Pire : avec la revalorisation prévue de 2,2 % des pensions de base en 2025, de nombreux retraités qui n’étaient jusqu’ici pas imposables franchiront le seuil d’imposition. Selon les calculs, ce seuil passerait de 18.970 à 19.070 euros, mais cette légère hausse ne compensera pas l’effet de la suppression de l’abattement proportionnel.

Les couples relativement épargnés

La réforme est moins sévère pour les couples. Bien que l’abattement maximal par foyer passe de 4.400 à 4.000 euros, l’impact fiscal reste limité. En moyenne, un couple ne verra son revenu imposable augmenter que de 400 euros. La hausse d’impôt qui en résulte ne dépassera pas 180 euros par an, sauf dans les cas de très hauts revenus (plus de 180.300 euros annuels).
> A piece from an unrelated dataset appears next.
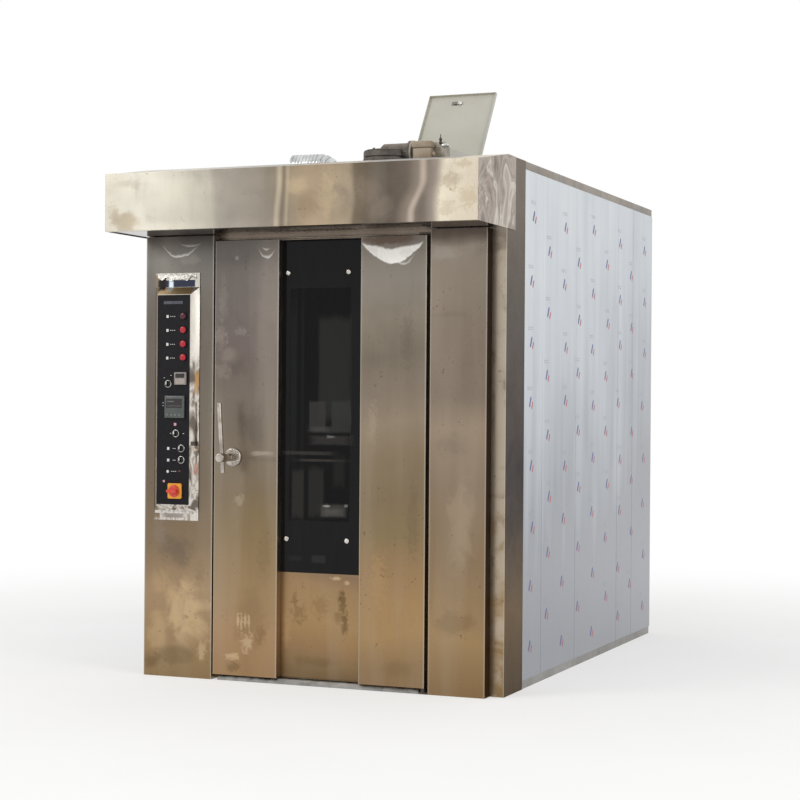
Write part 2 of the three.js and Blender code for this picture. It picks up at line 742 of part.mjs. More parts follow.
// Polished underside of the canopy, with the row of slots that draws off the steam.
function hoodUnderside() {
  const inside = halfWidth;
  const bottom = hoodBottom + sheet + fitGap;
  const slots = Array.from({ length: grilleSlots }, (_, i) => {
    const x = chamberCentreX + (i - (grilleSlots - 1) / 2) * grillePitch;
    const start = atDepth(-grilleFrontEdge);
    return block([x - grilleSlot / 2, start, bottom - 1],
      [x + grilleSlot / 2, start + grilleSlotLength, bottom + undersideSheet + 1]);
  });
  const plate = block([-inside, atDepth(-hoodDepth + sheet + fitGap), bottom],
    [inside, atDepth(-fitGap), bottom + undersideSheet]);
  return cut(plate, ...slots);
}

// ---------------------------------------------------------------- roof equipment
// Corrugated exhaust hose: it rises from the deck, bends over and ends in an open mouth.
function exhaustDuct() {
  const base = deckLevel + fitGap;
  const arcLength = (Math.PI / 2) * ductBend;
  const whole = ductRise + arcLength + ductRun;
  const along = (s) => {
    if (s <= ductRise) return { centre: [ductX, base + s], normal: [1, 0] };
    if (s <= ductRise + arcLength) {
      const angle = (s - ductRise) / ductBend;
      return {
        centre: [ductX - ductBend * (1 - Math.cos(angle)), base + ductRise + ductBend * Math.sin(angle)],
        normal: [Math.cos(angle), Math.sin(angle)],
      };
    }
    return {
      centre: [ductX - ductBend - (s - ductRise - arcLength), base + ductRise + ductBend],
      normal: [0, 1],
    };
  };
  const sides = 16;
  const ribs = Math.round(whole / ductPitch);
  const stations = Array.from({ length: 2 * ribs + 1 }, (_, i) =>
    ({ s: (whole * i) / (2 * ribs), radius: ductRadius - (i % 2 ? 0 : ductRib) }));
  const boreSteps = 10;
  const bore = Array.from({ length: boreSteps + 1 }, (_, i) =>
    ({ s: (whole * i) / boreSteps, radius: ductRadius - ductRib - ductWall }));
  const rings = [...stations, ...bore.reverse()];
  const positions = rings.flatMap(({ s, radius }) => {
    const { centre, normal } = along(s);
    return Array.from({ length: sides }, (_, k) => {
      const turn = (2 * Math.PI * k) / sides;
      const out = radius * Math.cos(turn);
      return [centre[0] + normal[0] * out, ductY + radius * Math.sin(turn), centre[1] + normal[1] * out];
    }).flat();
  });
  const index = rings.flatMap((_, ring) => {
    const next = (ring + 1) % rings.length;
    return Array.from({ length: sides }, (_unused, k) => {
      const [a, b] = [ring * sides + k, ring * sides + ((k + 1) % sides)];
      const [c, d] = [next * sides + k, next * sides + ((k + 1) % sides)];
      return [a, b, d, a, d, c];
    }).flat();
  });
  const hose = new THREE.BufferGeometry();
  hose.setAttribute("position", new THREE.Float32BufferAttribute(positions, 3));
  hose.setIndex(index);
  return solid(hose);
}

// Cast pedestal on the deck: it holds the rotor's bearings and carries the gear unit.
function rotorBearing() {
  const low = deckLevel + fitGap;
  const bore = rotorShaft + runGap;
  return turned("z", [[bore, low], [bearingFlange, low], [bearingFlange, low + bearingFlangeSheet],
    [bearingBody, low + 2 * bearingFlangeSheet], [bearingBody, bearingTop - 2 * bearingFlangeSheet],
    [bearingFlange, bearingTop - bearingFlangeSheet], [bearingFlange, bearingTop], [bore, bearingTop]],
  [chamberCentreX, rotorY, 0]);
}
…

Ce traitement différencié entre personnes seules et couples soulève toutefois des questions d’équité fiscale. Les veufs et veuves, déjà pénalisés depuis la suppression de la « demi-part » en 2014, se retrouvent une nouvelle fois en première ligne.

Une mesure budgétaire aux effets ciblés

En toile de fond de cette réforme, le gouvernement cherche à réaliser 43,8 milliards d’euros d’économies en 2026 pour réduire le déficit public. Les retraités, en tant que catégorie économiquement stable, sont appelés à participer à l’effort national. Mais le choix de cibler spécifiquement les retraités seuls soulève une controverse. Pour de nombreux experts, cette mesure pourrait accentuer les inégalités au sein même des retraités.

Une réforme technique aux répercussions sociales

Sous couvert de simplification, le remplacement de l’abattement de 10 % par un forfait fixe modifie profondément la fiscalité des retraités. Si les effets seront marginaux pour certains, ils se révèleront douloureux pour d’autres – principalement les retraités seuls et ceux ayant des revenus situés juste au-dessus du seuil d’imposition. Ce changement, en apparence mineur, s’annonce donc comme l’un des pivots fiscaux du budget 2026. À surveiller de près dans les mois à venir.